Abstract

AbstractHigher education biology is often imagined, perceived, and described as having reached gender equality in terms of who gets to participate in disciplinary practices. However, like any other natural science discipline, higher education biology is a world whose landscapes are shaped by (re)productions of historical, cultural, and social norms. We explore these norms through the lens of identity, asking what identities are recognized by university biology teachers at a large Swedish university, analyzing 94 teaching statements written when applying for faculty positions in biology. We argue that in and through teaching statements, university biology teachers negotiate and perform overarching academic and disciplinary norms and discourses with the goal to present themselves as intelligible candidates. As statements of value, they thereby display implicit and explicit identities recognized in worlds of higher education biology. Using a discourse analytical framework, we identified two university teacher identities imagined as intelligible: Research Science Teachers and Facilitating Science Teachers.

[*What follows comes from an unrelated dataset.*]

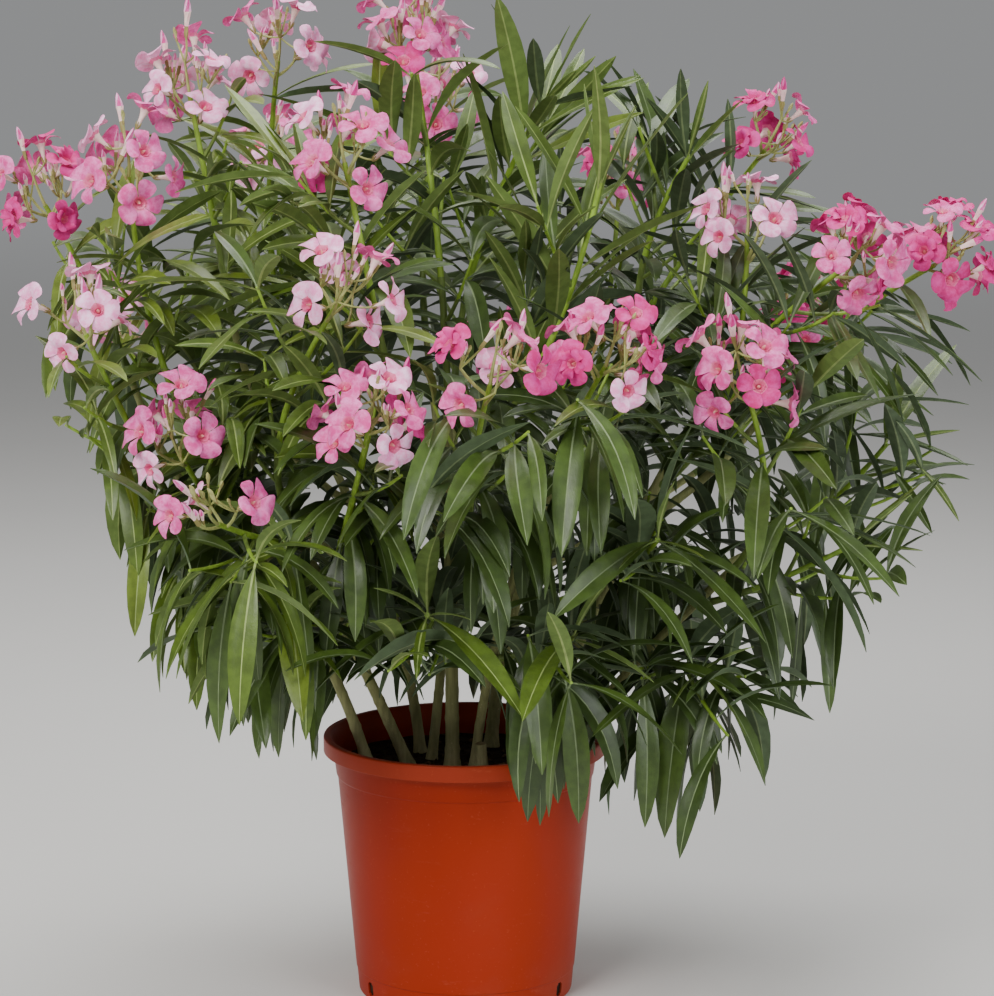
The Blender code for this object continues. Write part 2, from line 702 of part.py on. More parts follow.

Research Science Teachers position research and associated masculine‐coded competences as anchor points of biology practice. They consider researchers to be ultimate knowers and consequently to be best suitable for university teaching with the goal to recruit students into research. Facilitating Science Teachers, even though aware of the hegemonic position of research, disentangle imaginaries of what makes a researcher from what makes a university teacher. They transgress dominant imaginaries of research as the ultimate competence for themselves and students, and create spaces for alternative identity work. These findings contribute to a more nuanced understanding of (re)productive processes in science education, providing perspectives of how to together infract intergenerational (re)productions of hegemonic norms of doing science. Additionally, this study provides further evidence that higher education biology is not a gender‐neutral higher education landscape.